With each application of Horner's rule, the degree of the polynomial decrements by one, so we need $$n + (n-1) + \ldots + (n-k) = (k+1) \frac{2n - k}{2}$$ additions and multiplications.

1 Opfer, Gerhard (2008). Numerische Mathematik für Anfänger, 5. Auflage. Vieweg-Teubner.

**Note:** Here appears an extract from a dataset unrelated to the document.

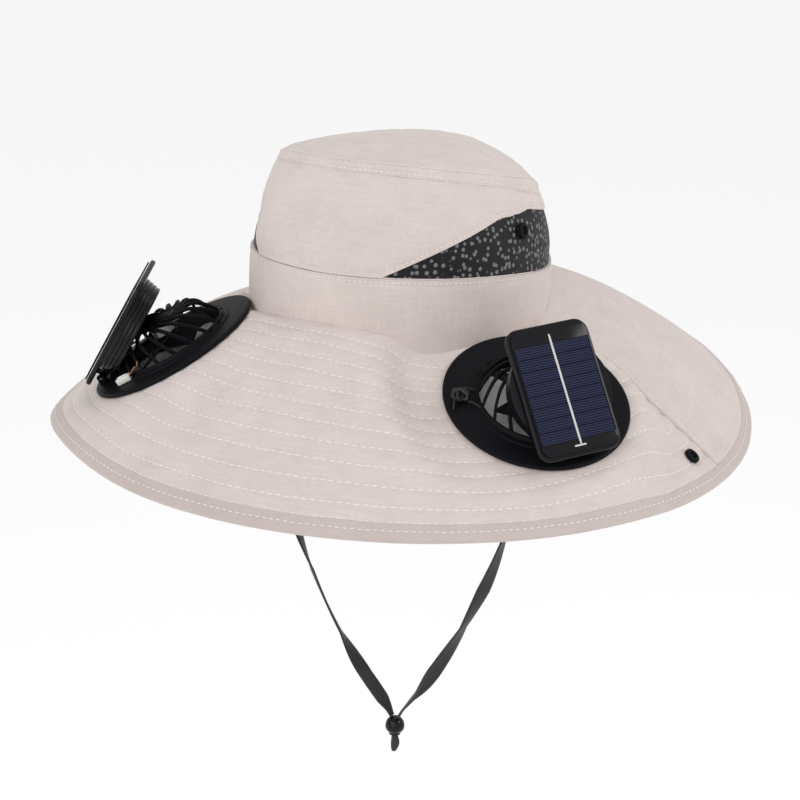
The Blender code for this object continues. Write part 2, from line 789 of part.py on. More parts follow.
def build_motor_and_rotor(side, seat, metal, plastic):
    ceiling = CAGE_HEIGHT - CAGE_WALL - SEAM_GAP
    floor = ceiling - MOTOR_LENGTH
    profile = [
        (0.0, ceiling),
        (MOTOR_RADIUS, ceiling),
        (MOTOR_RADIUS, floor),
        (SHAFT_RADIUS, floor),
        (SHAFT_RADIUS, floor - SHAFT_LENGTH),
        (0.0, floor - SHAFT_LENGTH),
    ]
    motor = put("fan_motor_" + side, profile_mesh("motor", profile), metal, seat)
    turn(motor, 16)

    hub_top = floor - BEARING_GAP
    bore = SHAFT_RADIUS + PIN_GAP
    bore_floor = floor - SHAFT_LENGTH - BEARING_GAP
    hub_floor = hub_top - ROTOR_HUB_HEIGHT
    profile = [
        (0.0, bore_floor),
        (bore, bore_floor),
        (bore, hub_top),
        (ROTOR_HUB_RADIUS * 0.8, hub_top),
        (ROTOR_HUB_RADIUS, hub_top - 0.0015),
        (ROTOR_HUB_RADIUS, hub_floor),
        (0.0, hub_floor),
    ]
    rotor = put("fan_rotor_" + side, profile_mesh("rotor", profile), plastic, seat)
    turn(rotor, 16)
    blade_length = ROTOR_RADIUS - ROTOR_HUB_RADIUS * 0.7
    pitch = Matrix.Rotation(math.radians(BLADE_PITCH), 4, "X")
    middle = (hub_top + hub_floor) / 2
    place = Matrix.Translation((ROTOR_HUB_RADIUS * 0.7 + blade_length / 2, 0, middle))
    for k in range(BLADES):
        around = Matrix.Rotation(2 * math.pi * k / BLADES, 4, "Z")
        size = (blade_length, BLADE_CHORD, BLADE_WALL)
        blade = put_cutter(f"blade_{k}_{side}", block("blade", size, (0, 0, 0), pitch), seat)
        blade.data.transform(around @ place)
        boolean(rotor, blade, "UNION")
    smooth(rotor)


def rounded_plate(name, length, width, wall, corner, centre):
    """A flat rounded rectangle: a 2D curve outline filled and extruded, made a mesh."""
    outline = bpy.data.curves.new(name, "CURVE")
    outline.dimensions = "2D"
    outline.fill_mode = "BOTH"
    outline.extrude = wall / 2
    line = outline.splines.new("POLY")
    spots = []
    for quarter in range(4):
        across = length / 2 - corner if quarter in (0, 3) else corner - length / 2
        deep = width / 2 - corner if quarter in (0, 1) else corner - width / 2
        for step in range(4):
            angle = math.pi / 2 * (quarter + step / 3)
            spots.append((across + corner * math.cos(angle), deep + corner * math.sin(angle)))
    line.points.add(len(spots) - 1)
    for point, (x, y) in zip(line.points, spots):
        point.co = (x, y, 0, 1)
    line.use_cyclic_u = True
    guide = bpy.data.objects.new(name, outline)
    CUTTERS.objects.link(guide)
    bpy.context.view_layer.update()
    graph = bpy.context.evaluated_depsgraph_get()
    mesh = bpy.data.meshes.new_from_object(guide.evaluated_get(graph))
    bpy.data.objects.remove(guide)
    mesh.materials.clear()
    shape = bmesh.new()
    shape.from_mesh(mesh)
    bmesh.ops.remove_doubles(shape, verts=shape.verts, dist=1e-6)
    bmesh.ops.recalc_face_normals(shape, faces=shape.faces)
    bmesh.ops.translate(shape, vec=centre, verts=shape.verts)
    shape.to_mesh(mesh)
    shape.free()
    return mesh


def build_lid(side, seat, angle, plastic, cell):
    """Cup, plate and hinge barrel in one, on an empty that lies on the hinge's axis."""
    hinge = bpy.data.objects.new("hinge_" + side, None)
    PARTS.objects.link(hinge)
    hinge.parent = seat
    # The lid's x axis points from the hinge towards the crown and its z axis away from the fan.
    steep = math.radians(angle)
    along = Vector((-math.cos(steep), 0, math.sin(steep)))
    out = Vector((math.sin(steep), 0, math.cos(steep)))
    opened = Matrix((along, out.cross(along), out)).transposed().to_4x4()
    hinge.matrix_local = Matrix.Translation((HINGE_OUT, 0, HINGE_HEIGHT)) @ opened

    middle = LID_LENGTH / 2 - LID_OVERHANG
    floor = LID_FACE - CUP_DEPTH
    inner = CUP_RADIUS - CUP_WALL
    ceiling = LID_FACE - LID_WALL
    profile = [
        (0.0, ceiling + LID_WALL / 2),
        (CUP_RADIUS, ceiling + LID_WALL / 2),
        (CUP_RADIUS, (ceiling + floor) / 2),
        (CUP_RADIUS - CUP_TAPER, (ceiling + floor) / 2 - 0.0005),
        (CUP_RADIUS - CUP_TAPER, floor),
        (inner - CUP_TAPER, floor),
        (inner - CUP_TAPER, ceiling),
        (0.0, ceiling),
    ]
    cup = profile_mesh("cup", [(radius, height) for radius, height in profile])
    lid = put("solar_lid_" + side, cup, plastic, hinge)
    lid.location = (middle, 0, 0)
    turn(lid, 24)
    back = Matrix.Translation((-middle, 0, 0))
    plate = rounded_plate(
        "plate", LID_LENGTH, LID_WIDTH, LID_WALL, LID_CORNER, (middle, 0, LID_FACE - LID_WALL / 2)
    )
    web_length = middle - CUP_RADIUS + CUP_WALL
    web = block(
        "web",
        (web_length, 1.8 * BARREL_HALF_WIDTH, ceiling + LID_WALL / 2 + BARREL_RADIUS * 0.5),
        (web_length / 2, 0, (ceiling + LID_WALL / 2 - BARREL_RADIUS * 0.5) / 2),
    )
    across = Matrix.Rotation(math.pi / 2, 4, "X")
    barrel = rod("barrel", BARREL_RADIUS, 2 * BARREL_HALF_WIDTH, across, 16)
    bore = rod("lid_bore", PIN_RADIUS + PIN_GAP, 4 * BARREL_HALF_WIDTH, across, 12)
    for mesh, operation in ((plate, "UNION"), (web, "UNION"), (barrel, "UNION"), (bore, "DIFFERENCE")):
        mesh.transform(back)
        tool = put_cutter(mesh.name + "_" + side, mesh, lid)
        boolean(lid, tool, operation)
    smooth(lid)

    face = rounded_plate(
        "cell",
        LID_LENGTH - 2 * CELL_MARGIN,
        LID_WIDTH - 2 * CELL_MARGIN,
        CELL_WALL,
        LID_CORNER - CELL_MARGIN,
        (middle, 0, LID_FACE + SEAM_GAP + CELL_WALL / 2),
    )
    panel = put("solar_cell_" + side, face, cell, hinge)
    smooth(panel)


def build_wires(side, seat, white, black):
    clear = FLANGE_WALL + SEAM_GAP
    centre = (PLUG_PLACE[0], PLUG_PLACE[1], clear + PLUG_SIZE[2] / 2)
    put("wire_plug_" + side, block("plug", PLUG_SIZE, centre), white, seat)
    if side != "left":
        return
    shape = bmesh.new()
    bmesh.ops.create_icosphere(shape, subdivisions=2, radius=1.0)
    bmesh.ops.scale(shape, vec=(0.0065, 0.0050, 0.0035), verts=shape.verts)
    bmesh.ops.translate(shape, vec=(*KNOT_PLACE, clear + 0.0035), verts=shape.verts)
    mesh = bpy.data.meshes.new("knot")
    shape.to_mesh(mesh)
    shape.free()
    put("wire_knot_" + side, mesh, black, seat)


KNOT_PLACE = (-0.012, -0.0430)


def smooth_route(points, count):
    """Points spread evenly by length along a smooth curve through the given ones."""
    given = np.array(points, float)
    ends = np.vstack([2 * given[0] - given[1], given, 2 * given[-1] - given[-2]])
    fine = []
    for k in range(1, len(ends) - 2):
        before, start, stop, after = ends[k - 1 : k + 3]
        for step in range(12):
            t = step / 12
            fine.append(
                0.5
                * (
                    2 * start
                    + (stop - before) * t
                    + (2 * before - 5 * start + 4 * stop - after) * t**2
                    + (3 * start - before - 3 * stop + after) * t**3
                )
            )
    fine.append(given[-1])
    fine = np.array(fine)
    length = np.concatenate([[0], np.cumsum(np.linalg.norm(np.diff(fine, axis=0), axis=1))])
    places = np.linspace(0, length[-1], count)
    return np.stack([np.interp(places, length, fine[:, axis]) for axis in range(3)], axis=1)


def build_strap(side, route, material):
    """One side of the flat chin strap: a rounded ribbon along its route, made a mesh."""
    curve = bpy.data.curves.new("chin_strap", "CURVE")
    curve.dimensions = "3D"
    curve.bevel_depth = STRAP_HALF_WALL
    curve.extrude = STRAP_HALF_WIDTH - STRAP_HALF_WALL
    curve.bevel_resolution = 0
    curve.use_fill_caps = True
    curve.twist_mode = "Z_UP"
    line = curve.splines.new("POLY")
    spots = smooth_route(route, STRAP_POINTS)
    line.points.add(len(spots) - 1)
    for point, spot in zip(line.points, spots):
        point.co = (*spot, 1)
        point.tilt = math.pi / 2
    guide = bpy.data.objects.new("strap_guide", curve)
    CUTTERS.objects.link(guide)
    bpy.context.view_layer.update()
    graph = bpy.context.evaluated_depsgraph_get()
    mesh = bpy.data.meshes.new_from_object(guide.evaluated_get(graph))
    bpy.data.objects.remove(guide)
    mesh.materials.clear()
    shape = bmesh.new()
    shape.from_mesh(mesh)
    bmesh.ops.remove_doubles(shape, verts=shape.verts, dist=1e-6)
    bmesh.ops.recalc_face_normals(shape, faces=shape.faces)
    shape.to_mesh(mesh)
    shape.free()
    part = put("chin_strap_" + side, mesh, material)
    smooth(part)


def build_lock(plastic, webbing):
    half = LOCK_HEIGHT / 2
    profile = [
        (0.0, half),
        (LOCK_RADIUS * 0.55, half),
        (LOCK_RADIUS * 0.9, half * 0.55),
        (LOCK_RADIUS, 0.0),
        (LOCK_RADIUS * 0.88, -half * 0.5),
        (LOCK_RADIUS * 0.62, -half * 0.75),
        (LOCK_RADIUS * 0.58, -half),
        (0.0, -half),
    ]
    lock = put("strap_lock", profile_mesh("lock", profile), plastic)
    lock.location = LOCK_CENTRE
    turn(lock, 14)
    smooth(lock)
    top = -half - SEAM_GAP
    profile = [
        (0.0, top),
        (TAIL_RADIUS * 0.7, top),
        (TAIL_RADIUS * 0.75, top - TAIL_LENGTH * 0.3),
        (TAIL_RADIUS, top - TAIL_LENGTH * 0.6),
        (TAIL_RADIUS * 0.8, top - TAIL_LENGTH * 0.9),
        (TAIL_RADIUS * 0.4, top - TAIL_LENGTH),
        (0.0, top - TAIL_LENGTH),
    ]
    tail = put("strap_end", profile_mesh("tail", profile), webbing)
    tail.location = LOCK_CENTRE
    turn(tail, 10)
    smooth(tail)


CLOTH = make_material("pale cloth", (0.66, 0.58, 0.55), 0.85)
EDGE = make_material("bound edge", (0.55, 0.47, 0.45), 0.80)
NET = make_material("black mesh", (0.03, 0.03, 0.035), 0.80)
GLOSS = make_material("gloss black", (0.015, 0.015, 0.018), 0.18)
CELL = make_material("solar cell", (0.03, 0.035, 0.11), 0.12)
STEEL = make_material("steel", (0.60, 0.60, 0.62), 0.30, 1.0)
WHITE = make_material("white plastic", (0.85, 0.84, 0.80), 0.40)
WEBBING = make_material("black webbing", (0.02, 0.02, 0.022), 0.70)


def build_fan(side):
    seat = bpy.data.objects.new("fan_" + side, None)
    PARTS.objects.link(seat)
    seat.matrix_world = SEATS[side]
    build_housing(side, seat, GLOSS)
    build_guard(side, seat, GLOSS)
    build_motor_and_rotor(side, seat, STEEL, GLOSS)
    build_lid(side, seat, FANS[side][-1], GLOSS, CELL)
    build_wires(side, seat, WHITE, WEBBING)


def main():
    build_crown(CLOTH, NET)
    build_band(CLOTH)
    build_brim(CLOTH, EDGE)
    build_snaps(GLOSS)
    for side in FANS:
        build_fan(side)
    build_strap("left", STRAP_LEFT, WEBBING)
    build_strap("right", STRAP_RIGHT, WEBBING)
    build_lock(GLOSS, WEBBING)
    bpy.context.view_layer.update()


main()
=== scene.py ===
import math
import random

import bmesh
import bpy
import numpy as np
from bpy.props import FloatProperty, FloatVectorProperty, IntProperty, PointerProperty
from mathutils import Matrix, Vector, noise


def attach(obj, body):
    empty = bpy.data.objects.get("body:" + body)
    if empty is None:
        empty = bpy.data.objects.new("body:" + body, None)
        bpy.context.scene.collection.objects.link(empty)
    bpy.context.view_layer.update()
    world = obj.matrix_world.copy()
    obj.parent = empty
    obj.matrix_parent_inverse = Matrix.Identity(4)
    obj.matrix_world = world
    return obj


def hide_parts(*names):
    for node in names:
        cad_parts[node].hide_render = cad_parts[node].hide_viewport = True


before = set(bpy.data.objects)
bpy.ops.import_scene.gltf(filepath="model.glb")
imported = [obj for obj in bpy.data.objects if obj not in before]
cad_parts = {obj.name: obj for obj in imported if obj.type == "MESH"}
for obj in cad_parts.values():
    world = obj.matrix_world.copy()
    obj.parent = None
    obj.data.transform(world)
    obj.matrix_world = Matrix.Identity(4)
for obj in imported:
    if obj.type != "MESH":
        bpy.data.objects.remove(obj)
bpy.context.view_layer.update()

bl_info = {
    "name": "Solar fan hat",
    "version": (1, 0, 0),
    "blender": (4, 5, 0),
    "location": "View3D > Sidebar > Fan Hat",
    "description": "Dresses the solar fan hat in quilted cloth, net, stitching, gloss plastic and webbing",
    "category": "Object",
}

# ---- The hat's form, as the CAD has it ----

HEAD_HALF_WIDTH = 0.0880
HEAD_HALF_LENGTH = 0.1002
BAND_WALL = 0.0018
CROWN_WALL = 0.0014
MESH_WALL = 0.0010
QUILT_WALL = 0.0030
FLAP_WALL = 0.0020
SEAM_GAP = 0.0003
BRIM_WIDTH = 0.125
BRIM_DROP = 0.080
BRIM_BULGE = 0.47
BAND_HEIGHT = 0.035
SIDE_HEIGHT = 0.055
TOP_HALF_WIDTH = 0.0749
TOP_HALF_LENGTH = 0.0881
TOP_SET_BACK = 0.006
DOME_HEIGHT = 0.020
SIDE_FULLNESS = 0.004
BRIM_SEAM_AZIMUTH = 92.0
BINDING_WIDTH = 0.0075
BINDING_WALL = 0.0040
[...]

2 The indices of the coefficients run from $$1$$ through $$n$$ here, but that doesn't really matter. To comply with our initial definition of a polynomial, we could simply shift all the $$b$$ indices by $$-1$$, so $$p_n(x_0) = b_{-1}$$, or define the recursion as $$b_{n-1} = a_n,$$ $$b_j = a_{j+1} + x_0 b_{j+1}$$ for $$j = n-2, n-3, \ldots, 0$$ and $$p_n(x_0) = a_0 + x_0 b_0.$$ The latter is what the book does, but I found it a bit unwieldly (basically you need to understand the whole derivation before you know why the recursion was set up in this weird way).